## WORK TO DO:
Exactly repeat the lines starting at the one that holds "Turn this picture" and ending at the one that holds "between the two". Both end lines count; leave out everything else.

— start of TASK MATERIAL —

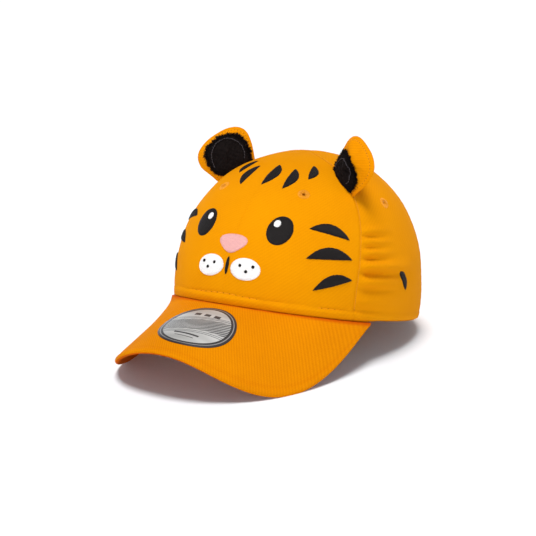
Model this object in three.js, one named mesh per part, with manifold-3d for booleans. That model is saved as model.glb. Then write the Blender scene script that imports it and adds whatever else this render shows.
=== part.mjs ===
// A child's six-panel baseball cap with two padded ears and an embroidered animal face.
// Millimetres, +Z up. The wearer faces -Y, and +X is the wearer's left.
// The cap rests by itself: on the two drooping lobes of its brim and on the rear of its lower edge.

import * as THREE from "three";
import { mergeVertices } from "three/addons/utils/BufferGeometryUtils.js";
import Module from "manifold-3d";

const wasm = await Module();
wasm.setup();

const degree = Math.PI / 180;
const { clamp, lerp } = THREE.MathUtils;

// The crown's lower edge: a rounded oval that is high at the front and on the floor at the rear
const edgeHalfWidth = 73.4;
const edgeHalfLength = 90.3;
const edgeSquareness = 2.16;
const frontEdgeHeight = 41.5;
const rearEdgeHeight = 0.4;
const sideEdgeDip = 1.6;
const hemTuck = 1.2;
const hemHeight = 7;

// The crown above it
const crownHeight = 120.8;
const apexSetback = 11.5;
const frontRoundness = 2.23;
const rearRoundness = 1.79;
const sideRoundness = 0.23;
const frontSwell = -5.1;
const rearSwell = 7.9;
const sideSwell = 4.6;
const panelThickness = 1.8;

// Clearance between two pieces that are sewn together, and between a band and the wall outside it
const seamGap = 0.35;
const bandGap = 0.6;

// Bearings of the seams, from the centre of the front
const sideSeamAngle = 61 * degree;
const sideSeamBow = 8.6 * degree;
const rearSeamAngle = 120 * degree;

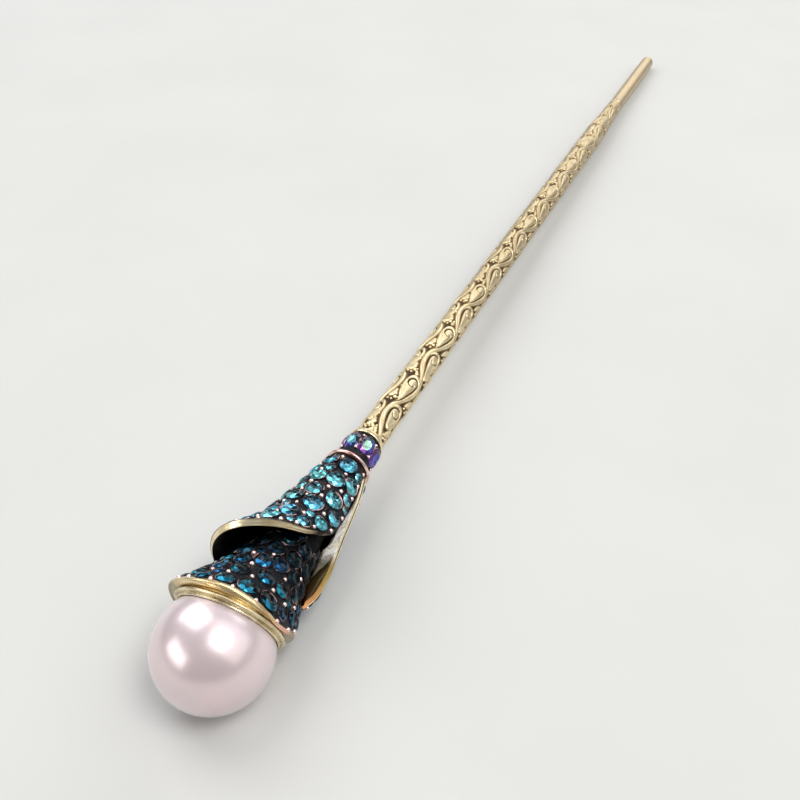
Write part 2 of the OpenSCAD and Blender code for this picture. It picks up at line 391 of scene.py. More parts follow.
def liningGold():
    # inside of the outer petal: a painted highlight of crumpled metal at the free side, near-black
    # painted shade in the depth
    paint = Paint("liningGold")
    marks = ("bright", "margin", "inward", "redder", "corner", "edge", "crease")
    bright, margin, inward, redder, corner, edge, crease = (paint.mark(name) for name in marks)
    cloud = paint.noise(500, 4, 0.6)
    fine = paint.noise(2600, 3, 0.6)
    ripple = paint.noise(1500, 3, 0.55, stretch=(1.0, 0.3, 1.0))
    crumple = paint.noise(1150, 5, 0.7, stretch=(1.0, 0.5, 1.0))
    # thin lines between the dents, painted shade in the painted highlight
    folds = crumple.between(0.46, 0.495) * (1 - crumple.between(0.51, 0.54))
    gold = paint.mix(cloud.between(0.4, 0.7), (0.92, 0.80, 0.54), (0.78, 0.62, 0.34))
    # painted highlight where the mesh is marked bright, painted shade where it is not
    paintedGlare = (bright + (cloud - 0.5) * 0.5 + (crumple - 0.5) * 1.1).between(0.38, 0.55)
    # painted shade: near black in the depth
    deep = paint.mix(cloud.between(0.45, 0.7), (0.008, 0.009, 0.008), (0.035, 0.028, 0.016))
    # painted highlight: near white
    pale = paint.mix(ripple.between(0.5, 0.75), (1.0, 0.985, 0.945), (0.98, 0.89, 0.72))
    pale = paint.mix(folds * 0.8, pale, (0.45, 0.33, 0.15))
    colour = paint.mix(paintedGlare, deep, pale)
    # where the margin is redder the painted highlight breaks into gold-brown glints and dark flecks
    speckle = paint.mix(fine.between(0.45, 0.6), (0.035, 0.022, 0.010), (0.62, 0.46, 0.22))
    colour = paint.mix(redder * paintedGlare, colour, speckle)
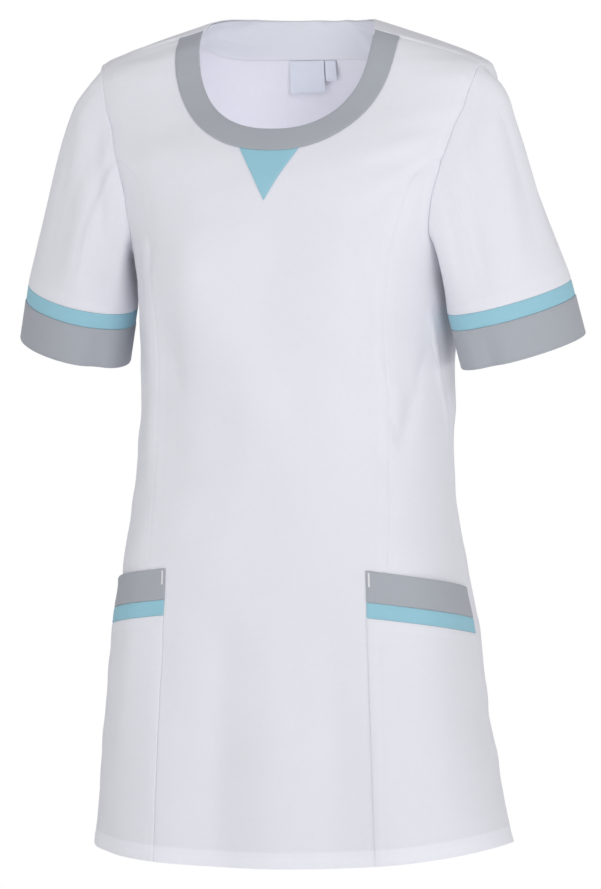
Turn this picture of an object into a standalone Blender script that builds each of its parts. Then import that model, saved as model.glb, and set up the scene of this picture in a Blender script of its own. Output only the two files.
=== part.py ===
"""Medical tunic: short sleeves, banded round neck, princess seams and two patch pockets.

Metres, +Z up. The front faces -Y and the wearer's left is +X. The origin lies midway
between the two neck points, on the line where the shoulders carry the tunic.

The body is one smooth surface, described by an angle round the figure (0 at the centre
front, 90 degrees at the wearer's left, 180 at the centre back) and a height. Seams and
edges are lines drawn on it, and each cut piece is the net of points inside its lines,
given a wall.
"""
from collections import namedtuple
from math import cos, pi, radians, sin

import bpy
import numpy as np
from mathutils.geometry import delaunay_2d_cdt

# Cloth
WALL = 0.0012
SEAM_GAP = 0.0003
LAYER = WALL + SEAM_GAP

# Net: size of a cell, how far its points stay clear of a line (share of a cell), and the
# distance within which two points of it are one
CELL = 0.0240
LINE_CLEARANCE = 0.42
SAME = 1e-6

# Hem
HEM_CENTRE = -0.7865
HEM_SIDE_RISE = 0.0175

# Side vents: the flare beside them stands out, comes forward and lifts
VENT_TOP = -0.650
VENT_SPREAD = radians(2.6)
FLARE_LEFT = 0.026
FLARE_RIGHT = 0.003
FLARE_ANGLE = radians(84.0)
FLARE_REACH = radians(32.0)
FLARE_FORWARD = 0.3
FLARE_LIFT = 0.10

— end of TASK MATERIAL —

## RESULT OF THE TASK:
Turn this picture of an object into a standalone Blender script that builds each of its parts. Then import that model, saved as model.glb, and set up the scene of this picture in a Blender script of its own. Output only the two files.
=== part.py ===
"""Medical tunic: short sleeves, banded round neck, princess seams and two patch pockets.

Metres, +Z up. The front faces -Y and the wearer's left is +X. The origin lies midway
between the two neck points, on the line where the shoulders carry the tunic.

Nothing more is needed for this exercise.